La FFTT relève-t-elle du droit public ou du droit privé ?

Résumé de l’affaire :

Pour ceux qui n’auraient pas suivi les imbroglios internes récents dans la gouvernance de la FFTT, en voici un petit résumé :

Lors de l’Assemblée générale du 9 Décembre 2017, la présentation des comptes préparée par Guy Letrot a donné lieux à de nombreuses discussions. La fédération avait présenté un budget en 2 parties:

  • Une première partie sur la gestion courante de la FFTT.
  • Une seconde partie sur la gestion d’un événement exceptionnel en préparation, à savoir la coupe du monde de tennis de table qui se déroulera à Disneyland Paris du 19 au 21 Octobre 2018.

Au final, l’AG a préféré voter un seul budget consolidé regroupant les 2 parties. Ce budget est passé à la majorité mais il est vrai qu’un certain flottement a pu être ressenti dans l’assemblée lors de cette séquence de l’Assemblée Générale.

Lors du Conseil fédéral du 6 Janvier 2018 (dont le PV est en lien), on apprenait que, “s’appuyant sur l’article 21.2 du règlement intérieur Le Président a remis une nouvelle lettre de mission à Guy” Letrot, le privant ainsi de ses missions aux finances de la FFTT. Pour mémoire, Guy Letrot était alors vice président en charge des finances, membre du bureau exécutif de la FFTT.

Fin Février, à quelques jours des championnats de France seniors de Tennis de Table, Guy Letrot fait savoir à l’ensemble de la communauté pongiste qu’il n’est pas en accord avec la décision prise par le président de l’évincer de ses missions financières et diffuse assez largement une série de documents venant contredire la présentation des faits par le président.

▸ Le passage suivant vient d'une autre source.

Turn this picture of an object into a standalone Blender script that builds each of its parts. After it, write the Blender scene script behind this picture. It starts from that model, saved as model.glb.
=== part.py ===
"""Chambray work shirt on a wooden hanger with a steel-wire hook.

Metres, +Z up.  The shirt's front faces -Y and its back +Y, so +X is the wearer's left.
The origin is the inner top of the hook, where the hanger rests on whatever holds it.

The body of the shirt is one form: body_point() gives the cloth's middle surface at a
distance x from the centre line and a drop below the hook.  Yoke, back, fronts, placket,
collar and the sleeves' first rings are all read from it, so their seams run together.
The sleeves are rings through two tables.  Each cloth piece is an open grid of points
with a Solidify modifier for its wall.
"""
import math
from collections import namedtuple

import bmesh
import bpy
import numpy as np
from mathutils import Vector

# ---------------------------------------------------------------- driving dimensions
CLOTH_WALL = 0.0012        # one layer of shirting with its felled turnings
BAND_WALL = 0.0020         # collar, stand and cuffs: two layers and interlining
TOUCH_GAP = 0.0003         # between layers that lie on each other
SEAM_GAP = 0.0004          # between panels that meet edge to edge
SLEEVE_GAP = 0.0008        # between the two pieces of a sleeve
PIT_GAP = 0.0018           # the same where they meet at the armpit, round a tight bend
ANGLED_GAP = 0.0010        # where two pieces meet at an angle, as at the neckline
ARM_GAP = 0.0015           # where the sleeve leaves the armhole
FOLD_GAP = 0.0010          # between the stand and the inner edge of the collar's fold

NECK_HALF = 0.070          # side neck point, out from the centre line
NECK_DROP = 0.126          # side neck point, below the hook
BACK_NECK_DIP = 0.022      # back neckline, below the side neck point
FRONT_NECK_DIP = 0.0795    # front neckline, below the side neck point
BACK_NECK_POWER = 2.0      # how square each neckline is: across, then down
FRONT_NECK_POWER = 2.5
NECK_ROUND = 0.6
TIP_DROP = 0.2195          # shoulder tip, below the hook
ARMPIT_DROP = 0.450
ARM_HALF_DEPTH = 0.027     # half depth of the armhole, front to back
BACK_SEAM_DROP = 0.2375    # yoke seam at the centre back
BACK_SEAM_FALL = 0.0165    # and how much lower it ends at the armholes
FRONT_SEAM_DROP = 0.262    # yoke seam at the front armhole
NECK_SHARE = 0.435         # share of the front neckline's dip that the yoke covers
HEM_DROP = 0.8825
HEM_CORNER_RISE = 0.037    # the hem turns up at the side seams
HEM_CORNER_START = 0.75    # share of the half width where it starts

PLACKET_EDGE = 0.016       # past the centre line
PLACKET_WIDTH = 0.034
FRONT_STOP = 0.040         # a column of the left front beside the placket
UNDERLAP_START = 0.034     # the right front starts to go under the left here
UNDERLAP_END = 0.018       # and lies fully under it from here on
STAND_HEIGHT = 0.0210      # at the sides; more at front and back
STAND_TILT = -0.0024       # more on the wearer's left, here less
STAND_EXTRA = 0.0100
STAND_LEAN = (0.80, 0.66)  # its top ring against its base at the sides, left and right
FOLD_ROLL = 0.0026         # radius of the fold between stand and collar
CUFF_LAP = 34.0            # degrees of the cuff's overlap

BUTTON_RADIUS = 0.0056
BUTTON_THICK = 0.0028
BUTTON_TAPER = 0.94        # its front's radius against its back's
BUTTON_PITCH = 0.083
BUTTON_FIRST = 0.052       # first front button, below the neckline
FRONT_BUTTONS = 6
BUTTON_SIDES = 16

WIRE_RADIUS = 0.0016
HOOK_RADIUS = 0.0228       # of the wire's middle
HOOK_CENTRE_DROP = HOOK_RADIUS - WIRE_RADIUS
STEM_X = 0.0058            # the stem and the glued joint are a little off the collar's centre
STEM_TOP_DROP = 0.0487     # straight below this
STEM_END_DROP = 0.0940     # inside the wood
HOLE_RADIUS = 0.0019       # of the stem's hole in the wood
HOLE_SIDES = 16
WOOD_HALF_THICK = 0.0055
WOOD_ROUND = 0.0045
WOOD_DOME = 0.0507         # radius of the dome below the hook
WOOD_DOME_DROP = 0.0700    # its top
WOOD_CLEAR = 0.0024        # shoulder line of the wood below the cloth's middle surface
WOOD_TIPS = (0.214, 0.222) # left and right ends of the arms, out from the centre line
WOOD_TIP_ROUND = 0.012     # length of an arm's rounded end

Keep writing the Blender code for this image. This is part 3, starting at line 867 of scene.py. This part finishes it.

Au Bureau exécutif du  9 Mars 2018, le président C. Palierne indique dans son compte rendu du “Championnat de France à Rouen” que des allégations mensongères ont été portées par plusieurs membres du comité fédéral et nomme précisément Guy Letrot et Jean René Chevalier (autre vice président de la FFTT membre du bureau exécutif) en indiquant : “Pour conclure et au vu des agissements de certains membres, le Président demande à Jean René Chevalier et à Guy Letrot de réfléchir à leur avenir et leur propose de démissionner du Conseil fédéral.

Les 2 protagonistes refusant visiblement de démissionner, le président propose au  Conseil fédéral du 6 Avril 2018 une modification de la composition du Bureau exécutif. Cette possibilité n’étant pas présente dans les statuts de la FFTT, le président se base sur le principe juridique de droit public du parallélisme des formes.

le parallélisme des formes est une notion de droit public qui se résume comme suit : “tout ce qui a été mis en place par une instance, peut être défait ou modifié par la même instance”. Les membres du Bureau exécutif sont élus lors de la première réunion du mandat par l’ensemble du Conseil fédéral, le Conseil fédéral pourrait donc, selon le principe de parallélisme des formes, mettre fin à ces mandats. Cette notion n’existe pas en droit privé qui ne reconnait que les contrats et les statuts pour prendre une décision.

Droit public ou droit privé ?

Outre l’instabilité que peut introduire ce type d’interprétation, le Conseil fédéral pouvant à n’importe quelle réunion procéder à la révocation d’un membre ou d’une mission qu’il aurait mis en place, ce principe du droit public peut-il s’appliquer en l’état à la situation présente?  Il s’agit d’une vrai question de droit car les fédérations sont des organismes privés (association au sens de la loi e 1901 soumis alors au droit des contrats ) mais ayant une délégation de service publique par le ministère chargé des sports (article L.131-14 du code du sport). Dans les missions déléguées par le ministère, les fédérations sportives  agissent pour la puissance publique et obéissent de fait aux règles du droit public.

Dans l’affaire qui oppose ici des co-listiers de 2017, le président de la FFTT et 2 de ses principaux lieutenants, 2 (ex?) vices – présidents, est-on en droit public ou en droit privé ? Le principe du parallélisme des formes spécifique au droit public est il applicable ?

Les arguments fusent entre les opposants, les un spécifiant que les statuts n’ont pas été respectés, les autres argumentant qu’un avocat a été consulté et que la procédure est valide.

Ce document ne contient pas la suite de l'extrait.